* BEGIN *

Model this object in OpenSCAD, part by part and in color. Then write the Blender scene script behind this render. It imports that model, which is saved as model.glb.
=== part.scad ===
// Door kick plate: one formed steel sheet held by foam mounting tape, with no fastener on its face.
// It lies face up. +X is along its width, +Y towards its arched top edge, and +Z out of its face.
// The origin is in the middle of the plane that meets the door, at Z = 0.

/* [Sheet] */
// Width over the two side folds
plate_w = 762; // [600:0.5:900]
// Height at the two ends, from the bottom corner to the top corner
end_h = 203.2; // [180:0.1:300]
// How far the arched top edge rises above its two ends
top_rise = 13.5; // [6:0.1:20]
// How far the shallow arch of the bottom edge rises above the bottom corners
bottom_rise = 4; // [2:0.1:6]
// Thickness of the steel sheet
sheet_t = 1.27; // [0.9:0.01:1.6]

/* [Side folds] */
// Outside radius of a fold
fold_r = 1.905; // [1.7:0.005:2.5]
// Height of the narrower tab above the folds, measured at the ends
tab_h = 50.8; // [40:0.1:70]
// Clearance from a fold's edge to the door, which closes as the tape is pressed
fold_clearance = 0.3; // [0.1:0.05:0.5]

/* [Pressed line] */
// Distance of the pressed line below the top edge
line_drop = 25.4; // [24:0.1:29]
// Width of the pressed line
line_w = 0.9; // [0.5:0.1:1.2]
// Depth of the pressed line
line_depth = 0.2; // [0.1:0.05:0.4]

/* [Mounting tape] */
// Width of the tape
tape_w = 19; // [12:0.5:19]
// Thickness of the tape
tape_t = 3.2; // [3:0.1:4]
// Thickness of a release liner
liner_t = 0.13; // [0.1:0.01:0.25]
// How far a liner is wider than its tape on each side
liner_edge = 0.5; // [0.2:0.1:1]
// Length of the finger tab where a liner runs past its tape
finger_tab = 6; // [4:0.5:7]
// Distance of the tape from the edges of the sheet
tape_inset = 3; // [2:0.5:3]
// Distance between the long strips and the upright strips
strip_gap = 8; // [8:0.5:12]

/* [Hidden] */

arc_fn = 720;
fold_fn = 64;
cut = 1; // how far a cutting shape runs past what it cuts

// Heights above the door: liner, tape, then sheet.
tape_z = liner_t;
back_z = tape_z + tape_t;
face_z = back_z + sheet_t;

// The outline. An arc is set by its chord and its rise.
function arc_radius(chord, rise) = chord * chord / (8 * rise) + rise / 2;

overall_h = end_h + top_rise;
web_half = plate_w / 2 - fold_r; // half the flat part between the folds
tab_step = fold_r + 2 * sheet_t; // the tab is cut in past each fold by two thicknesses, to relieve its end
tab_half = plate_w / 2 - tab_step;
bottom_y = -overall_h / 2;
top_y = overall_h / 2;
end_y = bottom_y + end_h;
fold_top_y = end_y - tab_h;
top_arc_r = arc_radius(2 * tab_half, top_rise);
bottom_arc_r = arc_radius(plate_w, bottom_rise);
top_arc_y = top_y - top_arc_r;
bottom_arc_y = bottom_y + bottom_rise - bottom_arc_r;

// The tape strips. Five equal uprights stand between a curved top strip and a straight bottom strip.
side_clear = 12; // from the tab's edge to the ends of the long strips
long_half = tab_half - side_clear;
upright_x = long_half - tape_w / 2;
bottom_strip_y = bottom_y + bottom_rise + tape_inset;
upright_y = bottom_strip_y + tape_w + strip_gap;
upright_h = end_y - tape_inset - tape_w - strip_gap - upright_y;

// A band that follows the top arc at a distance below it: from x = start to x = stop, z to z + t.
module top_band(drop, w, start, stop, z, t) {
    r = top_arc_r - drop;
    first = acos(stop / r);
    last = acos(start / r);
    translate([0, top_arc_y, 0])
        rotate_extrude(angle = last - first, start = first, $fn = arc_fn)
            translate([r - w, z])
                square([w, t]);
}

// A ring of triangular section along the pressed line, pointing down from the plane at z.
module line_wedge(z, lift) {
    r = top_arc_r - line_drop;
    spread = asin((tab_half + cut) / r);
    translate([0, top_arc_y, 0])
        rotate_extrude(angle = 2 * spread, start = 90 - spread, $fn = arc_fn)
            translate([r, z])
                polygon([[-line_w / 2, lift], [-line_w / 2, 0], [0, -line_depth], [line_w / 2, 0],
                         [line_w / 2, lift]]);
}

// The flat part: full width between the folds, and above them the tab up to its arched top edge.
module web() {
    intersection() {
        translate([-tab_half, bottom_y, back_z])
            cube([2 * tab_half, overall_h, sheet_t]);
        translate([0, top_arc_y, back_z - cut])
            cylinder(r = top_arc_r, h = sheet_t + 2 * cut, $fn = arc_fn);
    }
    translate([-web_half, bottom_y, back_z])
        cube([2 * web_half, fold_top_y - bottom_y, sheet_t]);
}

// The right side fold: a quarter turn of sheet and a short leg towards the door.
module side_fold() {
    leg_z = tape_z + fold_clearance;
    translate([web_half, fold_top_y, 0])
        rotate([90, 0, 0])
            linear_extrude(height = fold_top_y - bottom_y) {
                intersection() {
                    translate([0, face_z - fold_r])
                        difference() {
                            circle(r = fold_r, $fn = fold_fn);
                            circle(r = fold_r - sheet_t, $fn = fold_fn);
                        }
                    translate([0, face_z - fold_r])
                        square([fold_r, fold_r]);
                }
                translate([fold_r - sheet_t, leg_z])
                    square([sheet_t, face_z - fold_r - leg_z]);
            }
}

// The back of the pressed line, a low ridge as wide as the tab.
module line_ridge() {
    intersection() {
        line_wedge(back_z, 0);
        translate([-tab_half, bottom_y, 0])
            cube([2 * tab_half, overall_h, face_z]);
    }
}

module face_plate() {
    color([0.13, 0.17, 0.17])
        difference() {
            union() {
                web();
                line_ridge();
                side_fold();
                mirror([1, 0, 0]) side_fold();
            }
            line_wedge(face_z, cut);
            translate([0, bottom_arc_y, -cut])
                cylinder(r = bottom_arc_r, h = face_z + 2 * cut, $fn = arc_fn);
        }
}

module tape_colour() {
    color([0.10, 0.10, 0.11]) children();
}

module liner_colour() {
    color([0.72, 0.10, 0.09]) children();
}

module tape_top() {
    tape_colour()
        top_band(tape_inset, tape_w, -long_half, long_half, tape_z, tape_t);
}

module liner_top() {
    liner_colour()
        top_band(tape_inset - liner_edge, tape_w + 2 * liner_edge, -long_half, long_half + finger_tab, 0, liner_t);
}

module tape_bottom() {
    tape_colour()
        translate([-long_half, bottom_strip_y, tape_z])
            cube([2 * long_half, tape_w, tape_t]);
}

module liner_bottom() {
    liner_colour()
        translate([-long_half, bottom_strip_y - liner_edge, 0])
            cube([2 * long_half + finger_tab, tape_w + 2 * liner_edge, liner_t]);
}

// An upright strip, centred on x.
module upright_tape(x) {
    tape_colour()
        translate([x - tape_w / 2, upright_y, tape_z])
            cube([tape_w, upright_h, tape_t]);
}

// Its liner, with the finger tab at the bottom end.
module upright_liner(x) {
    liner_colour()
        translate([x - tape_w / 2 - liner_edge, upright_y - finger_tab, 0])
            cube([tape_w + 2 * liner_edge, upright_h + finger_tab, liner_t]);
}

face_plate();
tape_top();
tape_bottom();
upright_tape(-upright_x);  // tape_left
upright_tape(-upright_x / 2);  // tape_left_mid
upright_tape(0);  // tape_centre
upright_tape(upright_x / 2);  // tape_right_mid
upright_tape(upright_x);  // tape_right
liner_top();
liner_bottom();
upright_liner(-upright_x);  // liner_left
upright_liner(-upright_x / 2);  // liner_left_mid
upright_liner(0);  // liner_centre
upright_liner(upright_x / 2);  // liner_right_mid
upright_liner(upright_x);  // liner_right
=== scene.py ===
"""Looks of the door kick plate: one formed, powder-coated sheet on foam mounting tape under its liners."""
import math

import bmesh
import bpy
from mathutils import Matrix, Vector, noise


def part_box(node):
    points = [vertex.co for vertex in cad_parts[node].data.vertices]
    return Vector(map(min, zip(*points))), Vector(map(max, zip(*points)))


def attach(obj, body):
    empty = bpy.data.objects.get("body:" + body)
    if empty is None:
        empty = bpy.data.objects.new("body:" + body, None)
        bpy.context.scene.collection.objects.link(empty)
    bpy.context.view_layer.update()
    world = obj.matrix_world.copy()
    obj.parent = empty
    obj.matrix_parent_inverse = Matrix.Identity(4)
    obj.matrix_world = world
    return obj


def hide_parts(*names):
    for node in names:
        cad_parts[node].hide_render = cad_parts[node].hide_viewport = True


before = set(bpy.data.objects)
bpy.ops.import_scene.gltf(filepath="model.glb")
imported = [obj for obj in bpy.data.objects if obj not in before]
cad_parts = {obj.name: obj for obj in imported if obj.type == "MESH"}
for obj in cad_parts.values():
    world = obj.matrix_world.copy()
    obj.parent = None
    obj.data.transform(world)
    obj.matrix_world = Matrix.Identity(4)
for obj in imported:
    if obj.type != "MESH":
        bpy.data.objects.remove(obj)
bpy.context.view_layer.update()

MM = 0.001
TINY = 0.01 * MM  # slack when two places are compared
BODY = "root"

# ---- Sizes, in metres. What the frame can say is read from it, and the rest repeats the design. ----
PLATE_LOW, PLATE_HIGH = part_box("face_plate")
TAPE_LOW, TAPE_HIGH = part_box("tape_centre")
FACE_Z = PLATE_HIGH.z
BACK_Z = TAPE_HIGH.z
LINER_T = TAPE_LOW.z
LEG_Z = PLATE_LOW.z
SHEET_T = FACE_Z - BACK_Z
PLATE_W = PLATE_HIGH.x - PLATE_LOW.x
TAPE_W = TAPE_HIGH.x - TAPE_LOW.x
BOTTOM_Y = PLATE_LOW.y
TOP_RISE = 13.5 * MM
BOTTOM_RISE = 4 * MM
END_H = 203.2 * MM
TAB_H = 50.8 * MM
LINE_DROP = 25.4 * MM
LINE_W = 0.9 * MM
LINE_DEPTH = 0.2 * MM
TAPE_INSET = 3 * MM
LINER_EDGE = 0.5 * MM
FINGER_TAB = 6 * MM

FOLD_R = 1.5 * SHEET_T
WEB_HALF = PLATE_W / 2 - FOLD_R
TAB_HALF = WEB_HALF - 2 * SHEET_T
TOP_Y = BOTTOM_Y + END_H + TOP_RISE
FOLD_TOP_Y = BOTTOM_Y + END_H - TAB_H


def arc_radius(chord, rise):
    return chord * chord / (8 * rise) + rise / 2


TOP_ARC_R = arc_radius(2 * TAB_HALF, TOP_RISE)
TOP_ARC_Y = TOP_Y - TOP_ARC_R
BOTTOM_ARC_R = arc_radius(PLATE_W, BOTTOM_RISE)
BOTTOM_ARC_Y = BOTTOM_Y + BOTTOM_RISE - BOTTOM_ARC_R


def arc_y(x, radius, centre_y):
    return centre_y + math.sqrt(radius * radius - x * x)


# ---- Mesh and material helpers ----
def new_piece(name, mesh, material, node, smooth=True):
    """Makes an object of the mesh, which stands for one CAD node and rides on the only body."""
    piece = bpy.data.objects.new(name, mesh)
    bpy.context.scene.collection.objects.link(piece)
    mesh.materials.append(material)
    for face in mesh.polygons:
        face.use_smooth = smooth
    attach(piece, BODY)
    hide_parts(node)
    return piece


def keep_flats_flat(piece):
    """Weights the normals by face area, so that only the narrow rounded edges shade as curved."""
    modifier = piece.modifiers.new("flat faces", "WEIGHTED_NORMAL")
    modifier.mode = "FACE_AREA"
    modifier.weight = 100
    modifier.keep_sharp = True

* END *
* BEGIN *

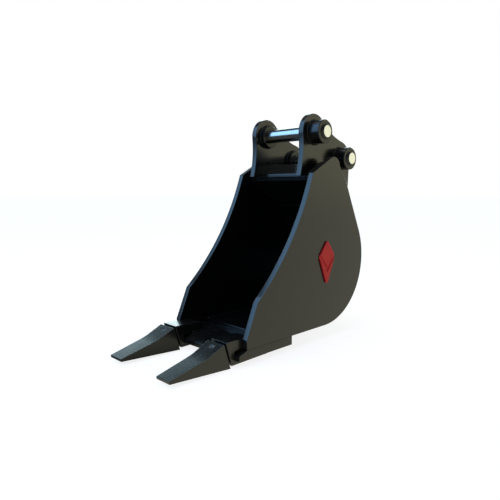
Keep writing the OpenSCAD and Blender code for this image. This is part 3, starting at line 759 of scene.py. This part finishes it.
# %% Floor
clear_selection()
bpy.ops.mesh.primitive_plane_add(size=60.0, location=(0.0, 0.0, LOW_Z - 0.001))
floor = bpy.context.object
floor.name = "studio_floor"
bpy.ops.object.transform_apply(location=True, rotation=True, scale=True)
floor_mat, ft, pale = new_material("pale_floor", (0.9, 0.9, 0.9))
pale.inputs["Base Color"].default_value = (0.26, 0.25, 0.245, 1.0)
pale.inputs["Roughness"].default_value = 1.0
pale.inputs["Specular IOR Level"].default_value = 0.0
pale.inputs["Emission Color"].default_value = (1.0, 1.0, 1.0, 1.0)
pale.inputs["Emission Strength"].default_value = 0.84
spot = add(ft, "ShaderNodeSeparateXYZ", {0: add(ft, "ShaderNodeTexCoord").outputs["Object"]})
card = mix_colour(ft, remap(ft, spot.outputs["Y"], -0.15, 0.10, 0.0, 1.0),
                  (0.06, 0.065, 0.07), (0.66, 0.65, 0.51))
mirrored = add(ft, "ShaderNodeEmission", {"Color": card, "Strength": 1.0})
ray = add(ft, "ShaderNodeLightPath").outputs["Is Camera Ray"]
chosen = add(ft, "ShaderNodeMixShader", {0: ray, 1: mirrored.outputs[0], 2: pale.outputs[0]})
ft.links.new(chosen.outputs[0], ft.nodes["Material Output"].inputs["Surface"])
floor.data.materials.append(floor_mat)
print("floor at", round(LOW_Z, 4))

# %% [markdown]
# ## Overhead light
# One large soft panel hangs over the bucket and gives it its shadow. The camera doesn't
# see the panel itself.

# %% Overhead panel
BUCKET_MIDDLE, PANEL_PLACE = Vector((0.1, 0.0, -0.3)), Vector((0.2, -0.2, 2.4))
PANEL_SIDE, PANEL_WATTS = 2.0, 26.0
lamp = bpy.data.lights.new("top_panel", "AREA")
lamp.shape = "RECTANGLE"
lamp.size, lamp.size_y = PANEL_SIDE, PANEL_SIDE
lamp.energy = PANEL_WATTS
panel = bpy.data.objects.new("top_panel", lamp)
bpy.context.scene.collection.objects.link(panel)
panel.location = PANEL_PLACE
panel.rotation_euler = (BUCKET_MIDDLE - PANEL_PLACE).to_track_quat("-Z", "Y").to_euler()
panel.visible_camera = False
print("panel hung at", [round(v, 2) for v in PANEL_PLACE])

* END *
* BEGIN *

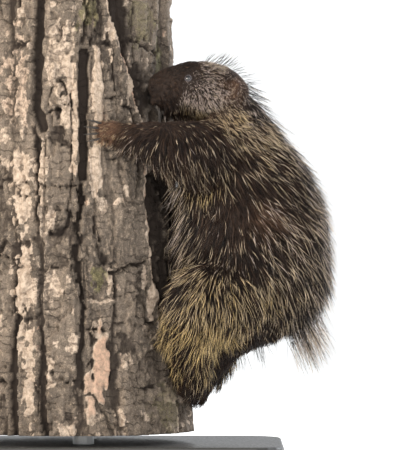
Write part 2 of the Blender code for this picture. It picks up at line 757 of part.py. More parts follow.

* END *

> **What to work on**: Make an exact transcription of the lines from the line with "face_plate();" through the line with "if empty is", inclusive, omitting all others.

> **Complete response**:
face_plate();
tape_top();
tape_bottom();
upright_tape(-upright_x);  // tape_left
upright_tape(-upright_x / 2);  // tape_left_mid
upright_tape(0);  // tape_centre
upright_tape(upright_x / 2);  // tape_right_mid
upright_tape(upright_x);  // tape_right
liner_top();
liner_bottom();
upright_liner(-upright_x);  // liner_left
upright_liner(-upright_x / 2);  // liner_left_mid
upright_liner(0);  // liner_centre
upright_liner(upright_x / 2);  // liner_right_mid
upright_liner(upright_x);  // liner_right
=== scene.py ===
"""Looks of the door kick plate: one formed, powder-coated sheet on foam mounting tape under its liners."""
import math

import bmesh
import bpy
from mathutils import Matrix, Vector, noise


def part_box(node):
    points = [vertex.co for vertex in cad_parts[node].data.vertices]
    return Vector(map(min, zip(*points))), Vector(map(max, zip(*points)))


def attach(obj, body):
    empty = bpy.data.objects.get("body:" + body)
    if empty is None:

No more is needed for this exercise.